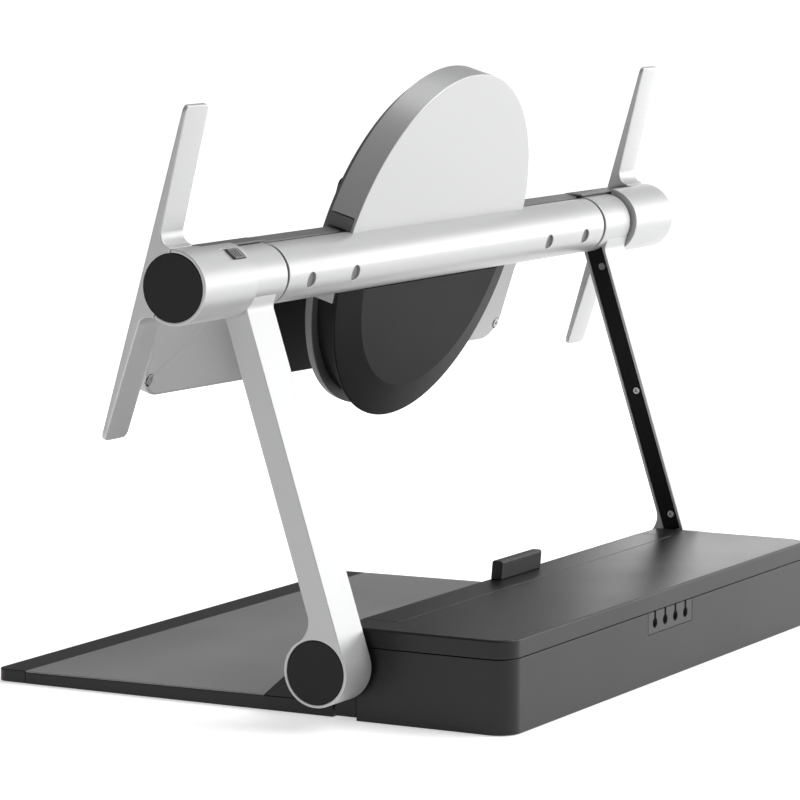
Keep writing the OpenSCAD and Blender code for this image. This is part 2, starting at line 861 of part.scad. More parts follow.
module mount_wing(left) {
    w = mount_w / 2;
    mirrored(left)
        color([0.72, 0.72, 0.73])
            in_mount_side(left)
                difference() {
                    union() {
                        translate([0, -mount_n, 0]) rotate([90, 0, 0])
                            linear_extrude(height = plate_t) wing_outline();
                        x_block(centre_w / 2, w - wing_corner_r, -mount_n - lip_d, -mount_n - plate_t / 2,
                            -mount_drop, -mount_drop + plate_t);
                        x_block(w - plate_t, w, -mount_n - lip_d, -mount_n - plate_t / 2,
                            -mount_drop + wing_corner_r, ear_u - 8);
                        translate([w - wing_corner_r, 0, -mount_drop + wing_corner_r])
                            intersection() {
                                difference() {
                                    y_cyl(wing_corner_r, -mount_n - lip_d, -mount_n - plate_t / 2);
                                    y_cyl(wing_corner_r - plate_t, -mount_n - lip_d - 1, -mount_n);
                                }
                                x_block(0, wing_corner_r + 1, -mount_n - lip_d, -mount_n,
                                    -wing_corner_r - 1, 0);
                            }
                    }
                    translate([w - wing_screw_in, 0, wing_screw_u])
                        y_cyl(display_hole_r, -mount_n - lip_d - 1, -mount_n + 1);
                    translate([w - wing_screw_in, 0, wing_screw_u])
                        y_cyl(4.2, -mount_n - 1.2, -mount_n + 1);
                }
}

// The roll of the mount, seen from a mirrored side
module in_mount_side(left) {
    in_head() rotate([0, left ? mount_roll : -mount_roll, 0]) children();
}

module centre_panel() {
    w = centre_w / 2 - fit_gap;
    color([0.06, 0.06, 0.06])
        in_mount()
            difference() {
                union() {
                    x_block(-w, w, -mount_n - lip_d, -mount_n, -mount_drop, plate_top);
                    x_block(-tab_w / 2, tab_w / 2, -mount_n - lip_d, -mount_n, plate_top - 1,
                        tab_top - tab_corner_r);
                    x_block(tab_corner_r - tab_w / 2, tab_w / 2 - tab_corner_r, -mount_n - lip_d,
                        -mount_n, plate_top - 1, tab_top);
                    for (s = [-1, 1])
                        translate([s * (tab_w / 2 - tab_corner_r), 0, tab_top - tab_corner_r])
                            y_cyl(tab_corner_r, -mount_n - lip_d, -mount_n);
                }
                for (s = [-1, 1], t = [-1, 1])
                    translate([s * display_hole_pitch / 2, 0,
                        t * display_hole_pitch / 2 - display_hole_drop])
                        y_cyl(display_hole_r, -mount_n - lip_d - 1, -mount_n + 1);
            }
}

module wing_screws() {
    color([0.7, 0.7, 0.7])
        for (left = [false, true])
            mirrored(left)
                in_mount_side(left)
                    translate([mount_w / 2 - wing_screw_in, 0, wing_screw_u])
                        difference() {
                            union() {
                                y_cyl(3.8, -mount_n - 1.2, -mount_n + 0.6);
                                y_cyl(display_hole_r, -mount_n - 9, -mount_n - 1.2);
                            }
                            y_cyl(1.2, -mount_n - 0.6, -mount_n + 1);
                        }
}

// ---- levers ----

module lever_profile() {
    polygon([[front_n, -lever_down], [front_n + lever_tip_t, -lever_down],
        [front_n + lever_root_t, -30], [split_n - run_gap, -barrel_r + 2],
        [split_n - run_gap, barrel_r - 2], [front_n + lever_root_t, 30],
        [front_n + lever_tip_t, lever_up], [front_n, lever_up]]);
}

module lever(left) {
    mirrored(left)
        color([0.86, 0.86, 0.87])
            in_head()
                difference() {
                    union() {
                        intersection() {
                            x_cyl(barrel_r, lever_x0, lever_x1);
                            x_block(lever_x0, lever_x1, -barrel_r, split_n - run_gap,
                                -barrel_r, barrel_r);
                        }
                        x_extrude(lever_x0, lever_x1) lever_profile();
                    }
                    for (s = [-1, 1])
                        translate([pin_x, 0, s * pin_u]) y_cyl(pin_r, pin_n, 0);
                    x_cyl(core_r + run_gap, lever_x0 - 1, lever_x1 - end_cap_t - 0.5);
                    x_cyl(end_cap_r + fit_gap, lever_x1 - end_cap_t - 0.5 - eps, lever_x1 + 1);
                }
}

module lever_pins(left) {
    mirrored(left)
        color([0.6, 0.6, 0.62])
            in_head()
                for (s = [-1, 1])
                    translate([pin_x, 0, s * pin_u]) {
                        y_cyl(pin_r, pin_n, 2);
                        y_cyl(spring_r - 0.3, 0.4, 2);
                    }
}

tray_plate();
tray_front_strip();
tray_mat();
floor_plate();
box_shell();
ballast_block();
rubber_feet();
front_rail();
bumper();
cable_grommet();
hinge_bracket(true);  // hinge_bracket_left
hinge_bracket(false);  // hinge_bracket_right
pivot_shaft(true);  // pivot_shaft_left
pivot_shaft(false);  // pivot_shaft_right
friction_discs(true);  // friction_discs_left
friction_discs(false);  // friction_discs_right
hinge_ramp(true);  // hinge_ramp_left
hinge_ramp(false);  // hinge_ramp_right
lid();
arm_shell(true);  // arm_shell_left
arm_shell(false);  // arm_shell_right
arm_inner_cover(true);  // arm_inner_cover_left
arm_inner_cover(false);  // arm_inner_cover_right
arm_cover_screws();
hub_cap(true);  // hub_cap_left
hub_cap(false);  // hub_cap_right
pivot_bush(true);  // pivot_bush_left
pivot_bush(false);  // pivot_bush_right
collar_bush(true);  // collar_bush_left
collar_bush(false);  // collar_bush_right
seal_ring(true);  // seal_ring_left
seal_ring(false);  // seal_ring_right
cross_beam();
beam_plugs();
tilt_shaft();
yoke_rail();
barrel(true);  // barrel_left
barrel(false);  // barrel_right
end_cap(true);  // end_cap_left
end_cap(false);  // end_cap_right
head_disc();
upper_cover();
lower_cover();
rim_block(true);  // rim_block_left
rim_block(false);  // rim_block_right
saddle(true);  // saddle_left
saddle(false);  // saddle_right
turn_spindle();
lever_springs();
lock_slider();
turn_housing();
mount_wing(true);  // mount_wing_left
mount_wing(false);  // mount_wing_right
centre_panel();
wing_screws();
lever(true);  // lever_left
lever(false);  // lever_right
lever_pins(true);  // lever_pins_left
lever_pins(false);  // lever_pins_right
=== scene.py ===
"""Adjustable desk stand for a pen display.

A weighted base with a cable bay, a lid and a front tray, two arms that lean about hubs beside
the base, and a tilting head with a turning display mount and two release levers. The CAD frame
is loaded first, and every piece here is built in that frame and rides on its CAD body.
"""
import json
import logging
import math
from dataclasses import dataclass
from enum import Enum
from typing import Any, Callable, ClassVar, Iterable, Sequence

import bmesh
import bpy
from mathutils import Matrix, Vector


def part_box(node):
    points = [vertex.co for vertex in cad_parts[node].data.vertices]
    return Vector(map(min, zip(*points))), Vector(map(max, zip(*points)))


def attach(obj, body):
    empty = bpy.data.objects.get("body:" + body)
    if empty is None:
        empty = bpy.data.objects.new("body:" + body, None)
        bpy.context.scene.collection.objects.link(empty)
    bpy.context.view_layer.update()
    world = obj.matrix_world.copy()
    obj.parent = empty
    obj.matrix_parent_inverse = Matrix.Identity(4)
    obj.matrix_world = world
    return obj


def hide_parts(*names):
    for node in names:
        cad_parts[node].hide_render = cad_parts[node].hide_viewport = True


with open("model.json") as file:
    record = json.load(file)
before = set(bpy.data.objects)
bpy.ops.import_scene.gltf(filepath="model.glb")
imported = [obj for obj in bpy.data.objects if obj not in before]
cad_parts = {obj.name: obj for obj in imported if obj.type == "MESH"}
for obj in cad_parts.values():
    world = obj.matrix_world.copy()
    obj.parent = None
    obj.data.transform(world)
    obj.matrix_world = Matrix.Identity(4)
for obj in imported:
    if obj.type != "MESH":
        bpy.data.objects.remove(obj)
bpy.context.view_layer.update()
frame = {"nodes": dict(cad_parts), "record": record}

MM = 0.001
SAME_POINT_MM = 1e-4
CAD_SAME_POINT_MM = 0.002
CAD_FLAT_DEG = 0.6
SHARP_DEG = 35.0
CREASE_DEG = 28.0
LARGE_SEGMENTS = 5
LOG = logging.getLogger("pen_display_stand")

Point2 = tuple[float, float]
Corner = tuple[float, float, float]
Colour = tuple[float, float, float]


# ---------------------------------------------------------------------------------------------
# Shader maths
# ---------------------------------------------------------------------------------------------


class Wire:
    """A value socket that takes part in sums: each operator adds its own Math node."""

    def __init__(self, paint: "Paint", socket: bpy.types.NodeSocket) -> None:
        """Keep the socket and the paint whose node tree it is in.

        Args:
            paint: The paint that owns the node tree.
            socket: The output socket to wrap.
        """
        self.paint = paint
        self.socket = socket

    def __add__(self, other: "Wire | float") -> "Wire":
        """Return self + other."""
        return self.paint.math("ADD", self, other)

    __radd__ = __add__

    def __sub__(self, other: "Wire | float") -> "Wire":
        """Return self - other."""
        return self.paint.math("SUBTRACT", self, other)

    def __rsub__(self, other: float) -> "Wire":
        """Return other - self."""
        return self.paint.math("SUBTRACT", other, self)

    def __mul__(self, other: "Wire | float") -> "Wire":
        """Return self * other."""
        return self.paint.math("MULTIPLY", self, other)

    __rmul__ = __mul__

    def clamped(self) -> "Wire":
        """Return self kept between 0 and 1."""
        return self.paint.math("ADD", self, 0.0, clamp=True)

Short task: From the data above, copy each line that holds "update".

Task response:
    bpy.context.view_layer.update()
bpy.context.view_layer.update()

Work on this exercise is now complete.